(GOAL OF THE EXERCISE): Please give the listing again in its entirety, exactly as written.

☆ ☆ ☆

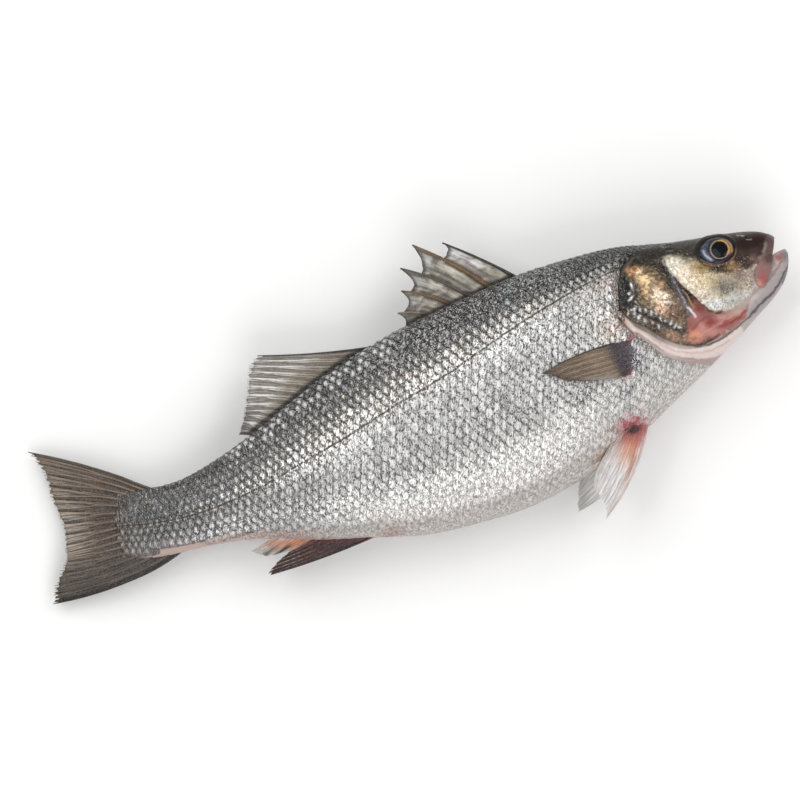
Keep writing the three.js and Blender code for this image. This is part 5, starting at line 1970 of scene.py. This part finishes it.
def paint_left_belly(t, s, a, bone, e, out):
    """White."""
    web = 1 - bone
    return layers(t, [
        (1, "#edebe8"), (web * near(a, 0.5, 0.25) * 0.5, "#f5f3f0"), (bone * 0.4, "#c8c4c0"),
        (ease((e - 0.8) / 0.15) * 0.4, "#a19d98"), (ease((0.4 - s) / 0.3) * 0.4, "#d0bab4"),
    ])


def paint_breast(t, s, a, bone, e, out):
    """Brown and clear, with red at its last rays."""
    web = 1 - bone
    return layers(t, [
        (1, "#8e7962"), (web * near(a, 0.5, 0.3) * 0.5, "#b0987d"), (bone * 0.5, "#6b5947"),
        (web * (near(a, 0.05, 0.07) + near(a, 0.95, 0.07)) * 0.6, "#34291f"),
        (ease((t - 0.55) / 0.3) * ease((s - 0.25) / 0.3) * 0.75, "#b8aea4"),
        (ease((s - 0.8) / 0.2) * 0.6, "#3a3027"),
        (ease((0.06 - t) / 0.05) * 0.85, "#2a211b"), (ease((0.34 - s) / 0.16) * 0.9, "#332735"),
        (ease((0.12 - s) / 0.08) * 0.5, "#8d8890"),
        (near(t, 0, 0.1) * ease((0.12 - s) / 0.06) * 0.7, "#8a3431"),
        (near(t, 1, 0.13) * ease((0.2 - s) / 0.1), "#b53a40"),
    ])


LINES_ON = {  # how strongly fine dark lines show between the rays
    "first_back_fin": 0.3, "second_back_fin": 0.7, "anal_fin": 0.55, "tail_fin": 0.9,
    "right_belly_fin": 0.25, "left_belly_fin": 0.25, "right_breast_fin": 0.7,
    "left_breast_fin": 0.7,
}
PAINTS = {
    "first_back_fin": paint_first_back, "second_back_fin": paint_second_back,
    "anal_fin": paint_anal, "tail_fin": paint_tail, "right_belly_fin": paint_right_belly,
    "left_belly_fin": paint_left_belly, "right_breast_fin": paint_breast,
    "left_breast_fin": paint_breast,
}

print(len(PAINTS), "fins have their paint")

# %% [markdown]
# ## Finish of the fins
# A wet web is a film with fibres and fine dark lines that fan out with the rays, and the rays
# have joints like bamboo. A flat texture would cross the rays at an angle, so fibres, lines and
# joints are drawn in the fin's own two shares.

# %% Finish of the fins
FIBRES, LINES_PER_WEB, JOINTS = 9, 3, 260
web_skin = bpy.data.materials.new("fin_web")
tree, film = principled(web_skin)
base = stored("tint", "Color")
ray_place, share = stored("ray_place"), stored("share")
streaks = node("ShaderNodeCombineXYZ", X=times(ray_place, FIBRES),
               Y=times(share, 5)).outputs[0]
fibre = node("ShaderNodeTexNoise", Vector=streaks, Scale=1, Detail=3).outputs[0]
fibre = between(fibre, 0.35, 0.65)
combed = maths("ADD", times(ray_place, 2 * np.pi * LINES_PER_WEB),
               times(grain(7, 1), 5))
combed = times(between(maths("SINE", combed), -0.3, 0.5), stored("lines"),
               between(grain(3, 2), 0.35, 0.6, 0.5, 1))
spots = between(grain(0.8, 3), 0.4, 0.7)
joints = maths("SINE", times(share, JOINTS))
joints = times(between(joints, 0.5, 1), stored("bone"))
colour = mixed(times(fibre, 0.55), base, dimmed(base, 0.4))
colour = mixed(combed, colour, dimmed(base, 0.08))
colour = mixed(times(spots, 0.16), colour, mixed(0.5, base, grey(0.9)))
colour = mixed(times(joints, 0.35), colour, dimmed(base, 0.4))
plug(
    film, Base_Color=colour, Roughness=between(spots, 0, 1, 0.28, 0.45),
    Normal=bump(maths("SUBTRACT", fibre, joints), 0.1, 0.8),
    Specular_IOR_Level=0.3, Coat_Weight=0.15, Coat_Roughness=0.15,
)
print("finish of the fins:", len(tree.nodes), "nodes")

# %% Build the fins
for name, fin in FINS.items():
    hand_over(build_fin(name, fin, PAINTS[name]), "fin", web_skin)
for master in (panel, rod):
    bpy.data.objects.remove(master)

☆ ☆ ☆

(THE REPLY):
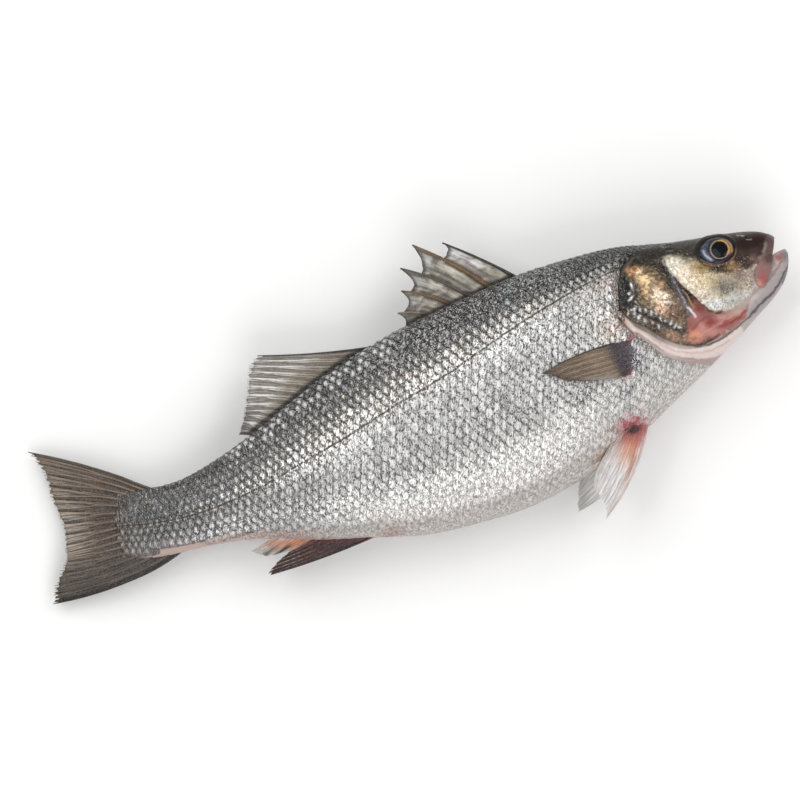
Keep writing the three.js and Blender code for this image. This is part 5, starting at line 1970 of scene.py. This part finishes it.
def paint_left_belly(t, s, a, bone, e, out):
    """White."""
    web = 1 - bone
    return layers(t, [
        (1, "#edebe8"), (web * near(a, 0.5, 0.25) * 0.5, "#f5f3f0"), (bone * 0.4, "#c8c4c0"),
        (ease((e - 0.8) / 0.15) * 0.4, "#a19d98"), (ease((0.4 - s) / 0.3) * 0.4, "#d0bab4"),
    ])


def paint_breast(t, s, a, bone, e, out):
    """Brown and clear, with red at its last rays."""
    web = 1 - bone
    return layers(t, [
        (1, "#8e7962"), (web * near(a, 0.5, 0.3) * 0.5, "#b0987d"), (bone * 0.5, "#6b5947"),
        (web * (near(a, 0.05, 0.07) + near(a, 0.95, 0.07)) * 0.6, "#34291f"),
        (ease((t - 0.55) / 0.3) * ease((s - 0.25) / 0.3) * 0.75, "#b8aea4"),
        (ease((s - 0.8) / 0.2) * 0.6, "#3a3027"),
        (ease((0.06 - t) / 0.05) * 0.85, "#2a211b"), (ease((0.34 - s) / 0.16) * 0.9, "#332735"),
        (ease((0.12 - s) / 0.08) * 0.5, "#8d8890"),
        (near(t, 0, 0.1) * ease((0.12 - s) / 0.06) * 0.7, "#8a3431"),
        (near(t, 1, 0.13) * ease((0.2 - s) / 0.1), "#b53a40"),
    ])


LINES_ON = {  # how strongly fine dark lines show between the rays
    "first_back_fin": 0.3, "second_back_fin": 0.7, "anal_fin": 0.55, "tail_fin": 0.9,
    "right_belly_fin": 0.25, "left_belly_fin": 0.25, "right_breast_fin": 0.7,
    "left_breast_fin": 0.7,
}
PAINTS = {
    "first_back_fin": paint_first_back, "second_back_fin": paint_second_back,
    "anal_fin": paint_anal, "tail_fin": paint_tail, "right_belly_fin": paint_right_belly,
    "left_belly_fin": paint_left_belly, "right_breast_fin": paint_breast,
    "left_breast_fin": paint_breast,
}

print(len(PAINTS), "fins have their paint")

# %% [markdown]
# ## Finish of the fins
# A wet web is a film with fibres and fine dark lines that fan out with the rays, and the rays
# have joints like bamboo. A flat texture would cross the rays at an angle, so fibres, lines and
# joints are drawn in the fin's own two shares.

# %% Finish of the fins
FIBRES, LINES_PER_WEB, JOINTS = 9, 3, 260
web_skin = bpy.data.materials.new("fin_web")
tree, film = principled(web_skin)
base = stored("tint", "Color")
ray_place, share = stored("ray_place"), stored("share")
streaks = node("ShaderNodeCombineXYZ", X=times(ray_place, FIBRES),
               Y=times(share, 5)).outputs[0]
fibre = node("ShaderNodeTexNoise", Vector=streaks, Scale=1, Detail=3).outputs[0]
fibre = between(fibre, 0.35, 0.65)
combed = maths("ADD", times(ray_place, 2 * np.pi * LINES_PER_WEB),
               times(grain(7, 1), 5))
combed = times(between(maths("SINE", combed), -0.3, 0.5), stored("lines"),
               between(grain(3, 2), 0.35, 0.6, 0.5, 1))
spots = between(grain(0.8, 3), 0.4, 0.7)
joints = maths("SINE", times(share, JOINTS))
joints = times(between(joints, 0.5, 1), stored("bone"))
colour = mixed(times(fibre, 0.55), base, dimmed(base, 0.4))
colour = mixed(combed, colour, dimmed(base, 0.08))
colour = mixed(times(spots, 0.16), colour, mixed(0.5, base, grey(0.9)))
colour = mixed(times(joints, 0.35), colour, dimmed(base, 0.4))
plug(
    film, Base_Color=colour, Roughness=between(spots, 0, 1, 0.28, 0.45),
    Normal=bump(maths("SUBTRACT", fibre, joints), 0.1, 0.8),
    Specular_IOR_Level=0.3, Coat_Weight=0.15, Coat_Roughness=0.15,
)
print("finish of the fins:", len(tree.nodes), "nodes")

# %% Build the fins
for name, fin in FINS.items():
    hand_over(build_fin(name, fin, PAINTS[name]), "fin", web_skin)
for master in (panel, rod):
    bpy.data.objects.remove(master)